Even more important than ‘equitable time’ as a working principle of the state-owned media, is the issue of the public interest, convenience, and necessity responsibility. The public interest philosophy and responsibilities have to primarily consider programme diversity; political dialogue; localism; children’s educational programming; access to persons with disability; and equal employment opportunity. Any discussion to improve the broadcasting media mainly focusing on ‘equitable time’ without holistically considering these six areas falls well short of meeting the public interest responsibilities.

Many private broadcast media houses are not fulfilling their public interest responsibilities, and really do not deserve the label ‘independent’; and many violate the principles of the free press as objectivity, accuracy, and fundamental fairness.

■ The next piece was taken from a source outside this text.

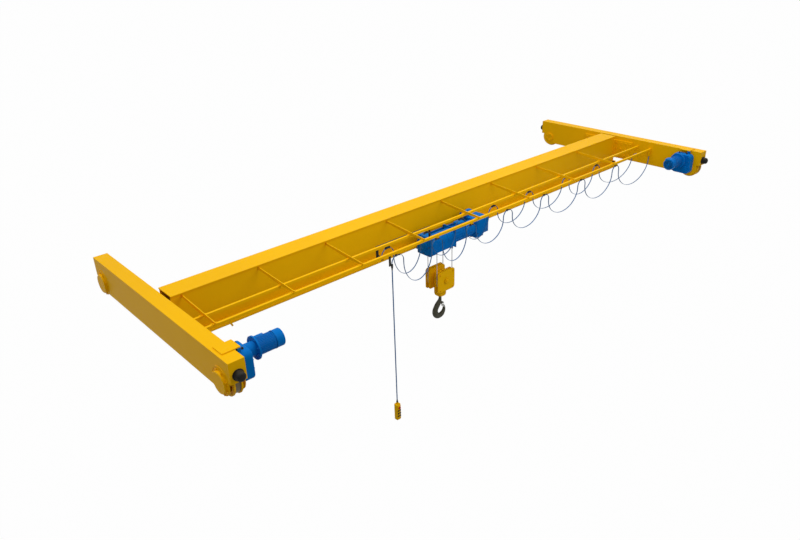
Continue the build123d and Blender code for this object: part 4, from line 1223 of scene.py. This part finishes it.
grille_profile = [(0.0, 0.002), (0.016, 0.002)]
for number in range(6):
    inside = 0.018 + 0.010 * number
    grille_profile += [(inside, 0.0), (inside + 0.004, 0.0), (inside + 0.005, 0.003), (inside + 0.009, 0.003)]
grille_profile += [(0.080, 0.0)]
seam_profile = ((0.0938, 0.0), (0.0965, 0.001), (0.0965, 0.013), (0.0938, 0.014))
seam_start = body_end + 0.004
fins_start = body_start - 0.004
fin_core_radius = 0.086
fin_length = 0.188
fin_count = 36
fin_height = 0.007
box_near = 4.110
box_far = 3.985
box_half_height = 0.045
box_bottom = 0.080
box_top = 0.135
box_bolt_places = (4.098, 3.997)
box_bolt_rise = 0.033
motor_flange = 4.166
motor_bolt_circle = 0.106

for side, side_name in both_sides:
    inward = (-side, 0, 0)
    fins = bmesh.new()
    foot = (side * fins_start, motor_y, motor_z)
    add_fins(fins, foot, inward, fin_core_radius, fin_length, fin_count, fin_height)
    make_piece(f"{side_name}_motor_fins", fins, drive_blue, "bridge")
    trim = bmesh.new()
    add_turned(trim, (side * cover_end, motor_y, motor_z), inward, grille_profile, segments=48)
    add_turned(trim, (side * seam_start, motor_y, motor_z), inward, seam_profile, segments=64)
    low_x, high_x = sorted((side * box_near, side * box_far))
    low = (low_x, motor_y + box_bottom, motor_z - box_half_height)
    add_block(trim, low, (high_x, motor_y + box_top, motor_z + box_half_height), 0.006)
    for bolt_x in box_bolt_places:
        for up in (-box_bolt_rise, box_bolt_rise):
            add_bolt(trim, (side * bolt_x, motor_y + box_top, motor_z + up), (0, 1, 0), 0.006)
    add_bolt_ring(trim, (side * motor_flange, motor_y, motor_z), (side, 0, 0), motor_bolt_circle, 8, 0.010)
    make_piece(f"{side_name}_motor_trim", trim, drive_blue, "bridge")

# %% Travel gearcases
case_y = -1.385
case_z = 0.235
case_front = 4.266
motor_room = 0.095
plug_x = 4.320
plug_z = 0.400
plug_places = (case_y - 0.060, case_y + 0.070)
case_cap_profile = ((0.0, 0.010), (0.046, 0.010), (0.052, 0.006), (0.055, 0.0))
plug_profile = ((0.014, -0.002), (0.014, 0.004), (0.010, 0.005), (0.010, 0.018), (0.007, 0.021), (0.0, 0.021))

for side, side_name in both_sides:
    inward = (-side, 0, 0)
    case_trim = bmesh.new()
    spots = [(y, z) for y in (-0.135, -0.045, 0.045, 0.135) for z in (-0.140, 0.140)]
    spots += [(y, z) for y in (-0.137, 0.137) for z in (-0.050, 0.050)]
    for spot_y, spot_z in spots:
        shrink = 0.90 if abs(spot_y) > 0.1 and abs(spot_z) > 0.1 else 0.96
        place = (side * case_front, case_y + spot_y * shrink, case_z + spot_z * shrink)
        if (Vector(place[1:]) - Vector((motor_y, motor_z))).length > motor_room:
            add_bolt(case_trim, place, inward, 0.010)
    add_turned(case_trim, (side * case_front, -axle_y, axle_z), inward, case_cap_profile, segments=48)
    make_piece(f"{side_name}_gearcase_trim", case_trim, drive_blue, "bridge")
    plugs = bmesh.new()
    for plug_y in plug_places:
        add_turned(plugs, (side * plug_x, plug_y, plug_z), (0, 0, 1), plug_profile, segments=20)
    make_piece(f"{side_name}_gearcase_plugs", plugs, trolley_dark, "bridge")

# %% [markdown]
# The hoist's housings are closed by covers. A cover stands a few millimetres proud of its housing,
# its edges are bevelled, and screws hold it near the corners.

# %% Hoist covers
hoist_left = -0.800
hoist_front = -0.430
end_cover_profile = ((0.0, 0.014), (0.058, 0.014), (0.066, 0.010), (0.068, 0.0))
cover_proud = 0.006
cover_boxes = (
    ((hoist_left - cover_proud, -0.412, -0.143), (hoist_left + 0.002, -0.176, 0.113), 0.003),
    ((0.154, hoist_front - cover_proud, -0.100), (0.386, hoist_front + 0.002, 0.113), 0.003),
    ((-0.784, hoist_front - 0.005, -0.139), (-0.684, hoist_front + 0.002, 0.109), 0.003),
    ((-0.170, -0.362, 0.090), (-0.030, -0.248, 0.150), 0.008),
)
end_cover_place = (hoist_left - cover_proud, block_y, -0.015)

covers = bmesh.new()
add_boxes(covers, cover_boxes)
add_turned(covers, end_cover_place, (-1, 0, 0), end_cover_profile, segments=48)
make_piece("hoist_covers", covers, drive_blue, "hoist")

# %% Hoist screws
end_face = (hoist_left - cover_proud,)
screw_rows = (
    (end_face, (-0.398, -0.294, -0.190), (-0.129, 0.099), (-1, 0, 0), 0.009),
    (end_face, (-0.398, -0.190), (-0.015,), (-1, 0, 0), 0.009),
    ((0.166, 0.374), (hoist_front - cover_proud,), (-0.088, 0.101), (0, -1, 0), 0.007),
    ((-0.775, -0.693), (hoist_front - 0.005,), (-0.130, 0.100), (0, -1, 0), 0.007),
    ((-0.300,), (-0.415, -0.178), (0.110, -0.140), (-1, 0, 0), 0.010),
    ((-0.286,), (-0.415, -0.178), (0.110, -0.140), (1, 0, 0), 0.010),
)
screws = bmesh.new()
for row_x, row_y, row_z, facing, washer in screw_rows:
    for place in product(row_x, row_y, row_z):
        add_bolt(screws, place, facing, washer)
make_piece("hoist_screws", screws, trolley_dark, "hoist")

# %% Cable glands of the control box
gland_places = [((place_x, block_y, -0.157), (0, 0, -1)) for place_x in (0.165, 0.205, 0.245)]
gland_places += [((-0.100, -0.362, 0.120), (0, -1, 0))]
gland_profile = ((0.012, 0.0), (0.012, 0.006), (0.015, 0.006), (0.015, 0.016), (0.010, 0.022), (0.0, 0.022))
glands = bmesh.new()
for place, facing in gland_places:
    add_turned(glands, place, facing, gland_profile, segments=24)
make_piece("hoist_glands", glands, black_rubber, "hoist")

# %% [markdown]
# The trolley's back plate shows the ends of the wheel axles, with a nut and washer each, and the
# bolts of the two cross beams.

# %% Trolley axle nuts
wheel_axle_z = -0.0127
back_face = 0.406
axle_places = (-0.630, 0.230)
beam_places = (-0.680, 0.280)
beam_bolt_spread = 0.020
beam_bolt_z = -0.140
axle_washer = 0.030
beam_washer = 0.010

nuts = bmesh.new()
for spot_x in axle_places:
    add_bolt(nuts, (spot_x, back_face, wheel_axle_z), (0, 1, 0), axle_washer)
for spot_x in beam_places:
    for side in (-beam_bolt_spread, beam_bolt_spread):
        add_bolt(nuts, (spot_x + side, back_face, beam_bolt_z), (0, 1, 0), beam_washer)
make_piece("trolley_nuts", nuts, trolley_dark, "hoist")

# %% Flanges of the trolley wheels
wheel_rim_profile = ((0.030, 0.0), (0.030, 0.004), (0.052, 0.004), (0.056, 0.0))
wheel_faces = ((-0.133, (0, -1, 0)), (0.377, (0, 1, 0)))
wheel_rims = bmesh.new()
for spot_x in axle_places:
    for face_y, facing in wheel_faces:
        add_turned(wheel_rims, (spot_x, face_y, wheel_axle_z), facing, wheel_rim_profile, segments=40)
make_piece("trolley_wheel_rims", wheel_rims, wheel_steel, "hoist")

# %% [markdown]
# The pendant station is a moulded case with a front cover. It carries six push buttons in two rows
# and a red stop button with a mushroom head. Rubber boots relieve the cable at both ends.

# %% Pendant station
station_front = -0.760
station_top = -1.989
button_rows = (-2.085, -2.130, -2.175)
stop_z = -2.035
button_spread = 0.016
button_face = station_front - 0.004
station_box = ((-0.030, button_face, -0.240), (0.030, station_front + 0.003, -0.010), 0.003)
button_profile = ((0.0135, 0.0), (0.0135, 0.004), (0.0105, 0.004), (0.0105, 0.002))
button_profile += ((0.0095, 0.002), (0.0090, 0.006), (0.0, 0.0065))

station_cover = bmesh.new()
add_boxes(station_cover, (station_box,), (pendant_x, 0, station_top))
for corner_x in (-0.024, 0.024):
    for corner_z in (-0.232, -0.018):
        place = (pendant_x + corner_x, button_face, station_top + corner_z)
        add_bolt(station_cover, place, (0, -1, 0), 0.003)
make_piece("station_cover", station_cover, pendant_yellow, "pendant")

buttons = bmesh.new()
for button_z in button_rows:
    for side in (-1, 1):
        place = (pendant_x + side * button_spread, button_face, button_z)
        add_turned(buttons, place, (0, -1, 0), button_profile, segments=28)
boot = ((0.0, 0.0), (0.014, 0.0), (0.014, 0.006), (0.0125, 0.008), (0.0125, 0.014))
boot += ((0.011, 0.016), (0.011, 0.024), (0.0095, 0.026), (0.0085, 0.045), (0.0, 0.045))
add_turned(buttons, (pendant_x, outer_rail_y, pendant_bottom), (0, 0, 1), boot, segments=28)
add_turned(buttons, (pendant_x, outer_rail_y, pendant_top), (0, 0, -1), boot, segments=28)
make_piece("pendant_buttons", buttons, black_rubber, "pendant")

# %% The stop button
stop_red = soft_coat("stop_red", (196, 24, 20), (176, 18, 16), 0.35, 260.0, 0.0001)
stop_profile = ((0.010, 0.0), (0.010, 0.008), (0.018, 0.009), (0.019, 0.012))
stop_profile += ((0.017, 0.017), (0.010, 0.020), (0.0, 0.021))
stop_button = bmesh.new()
add_turned(stop_button, (pendant_x, button_face, stop_z), (0, -1, 0), stop_profile, segments=40)
make_piece("stop_button", stop_button, stop_red, "pendant")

About 200 hundred years ago, President Jefferson said: “The only security of all is in a free press.” And in 1823, he said: “The force of public opinion cannot be resisted when permitted freely to be expressed. The agitation it produces must be submitted to…”

Today, in Guyana, these statements could be rewritten as: “The only danger of all is in a false media. The force of its false opinion must be rejected when permitted freely to be expressed. The agitation it produces must be refuted.”

Self-censorship is a regular absentee among some journalists in this country. Self-censorship of any verbal vitriol enhances applications of fundamental fairness and may echo the sentiments of the public’s interest.

Therefore, a call for discussion on ‘equitable time’ on the state-owned media, already a ‘done deal’, relegates the public’s interest to second place; hammering out the public’s interest will unearth media distortions, deceptions, and misinformation.

Are these media perversions not important enough for parliamentary discussion?